After months of assembling and testing their experiments, the 15 university students arrived in Bordeaux, France, on 25 October. Over the next few days, they completed the assembly of their experiment racks and, on 28 October, these were loaded onto the Airbus.
With all safety checks completed, the first flight took off from Bordeaux on 3 November. After heading out over the Atlantic Ocean, the students were cleared to switch on their experiments and prepare for the first of 31 parabolas, each providing about 20 seconds of microgravity.
Two additional flights took place on 4 and 5 November, giving the students enough time to complete their scientific investigations and enjoy the unique experience of microgravity. All of the experiments worked well and each team collected a large amount of data that will be immensely valuable in completing their academic studies and research work.

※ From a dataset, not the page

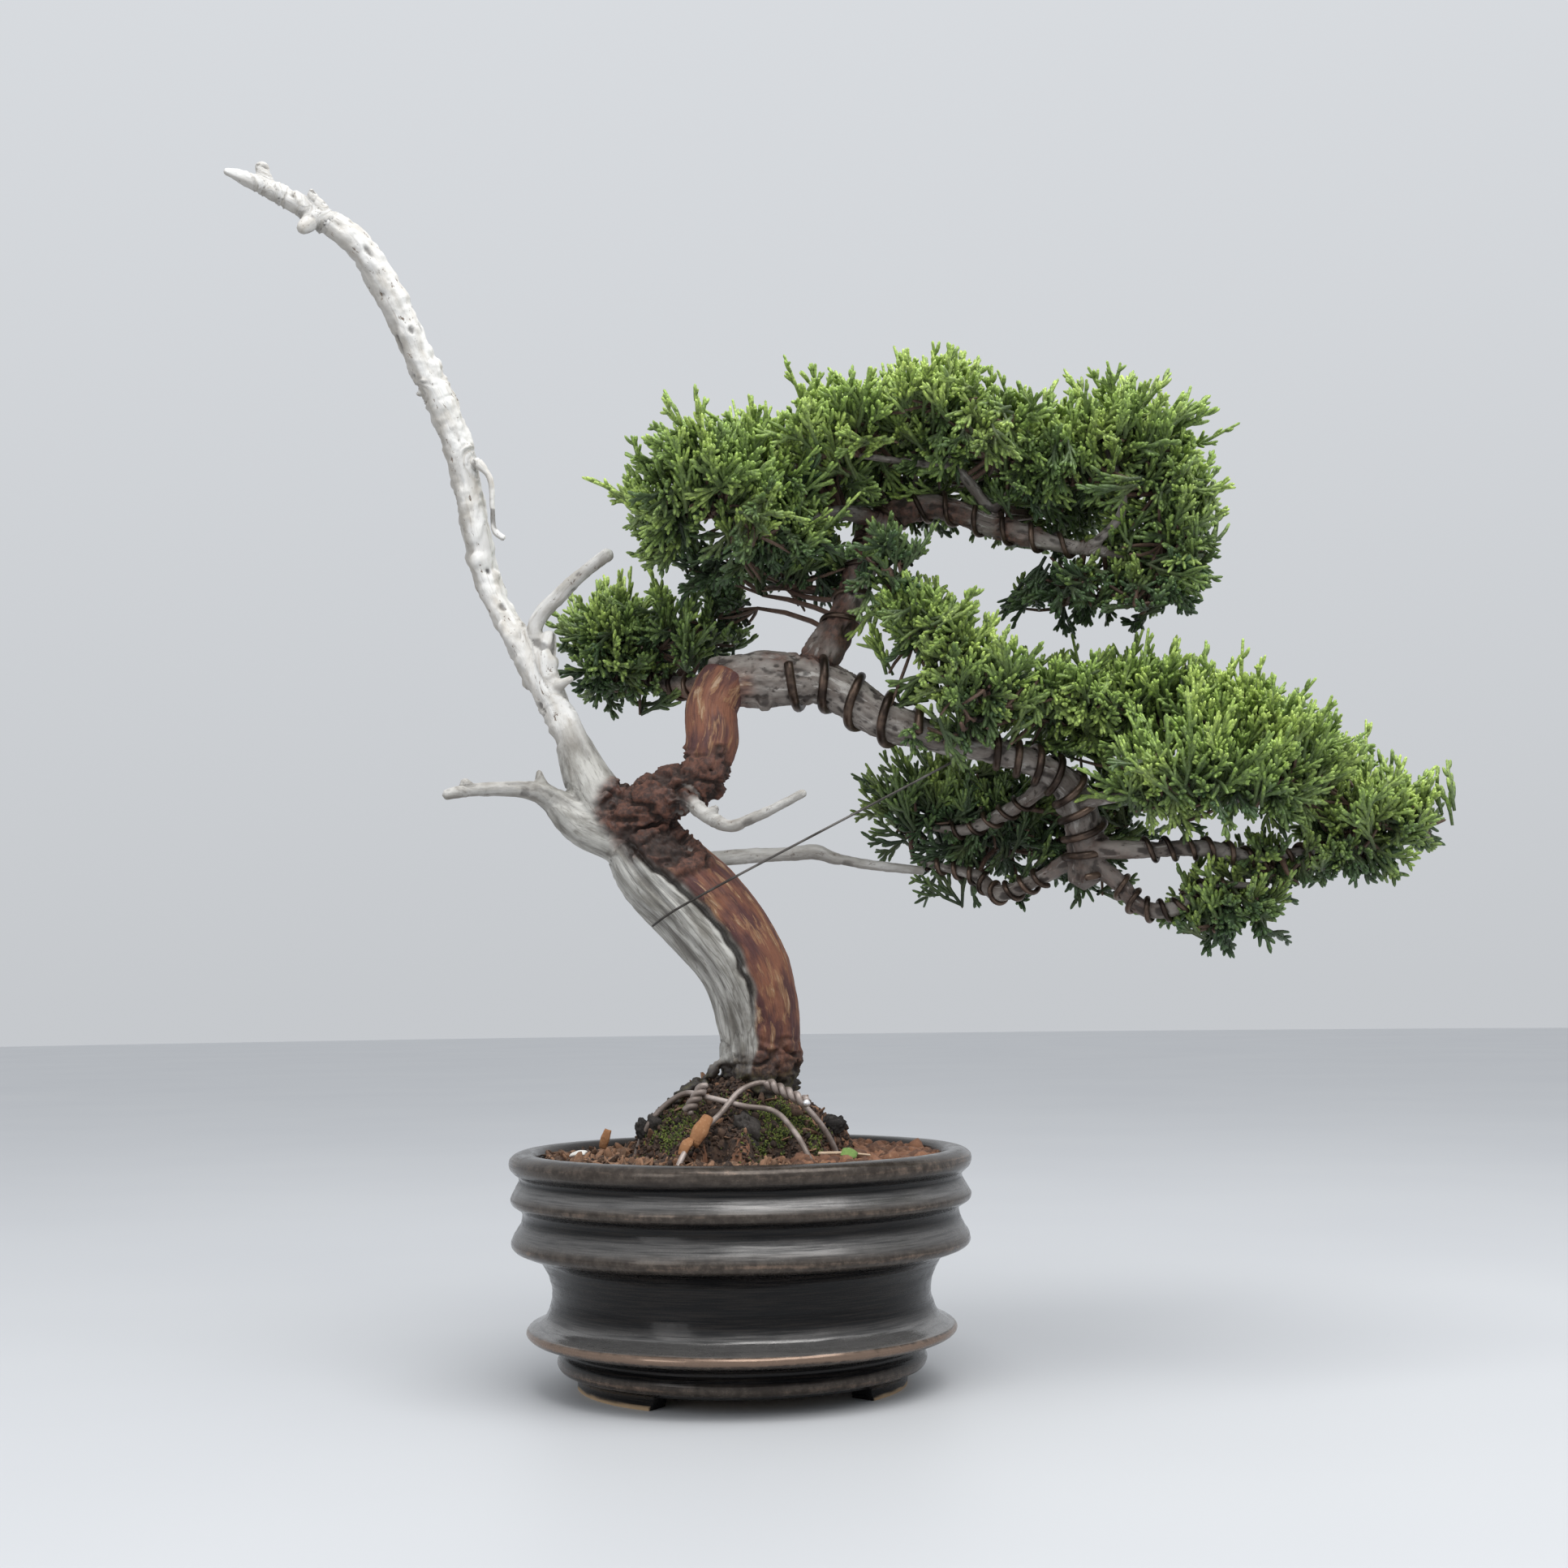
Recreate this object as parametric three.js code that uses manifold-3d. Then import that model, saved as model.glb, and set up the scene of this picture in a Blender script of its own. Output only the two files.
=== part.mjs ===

The scientific content of the students’ projects, the quality of their experiment racks and their professional behaviour during the campaign were all praised by the organisers of the ‘Fly Your Thesis!’ programme. They were also favourably impressed by the way in which the students interacted with the scientific researchers and with each other.
After the campaign was completed, many of them expressed the desire to pursue a career involving microgravity research. All agreed that the experience of microgravity was ‘awesome’.
The ‘Fly Your Thesis!’ programme is supported by ESA’s Education Office, ESA’s Directorate of Human Spaceflight and members of the European Low Gravity Research Association (ELGRA).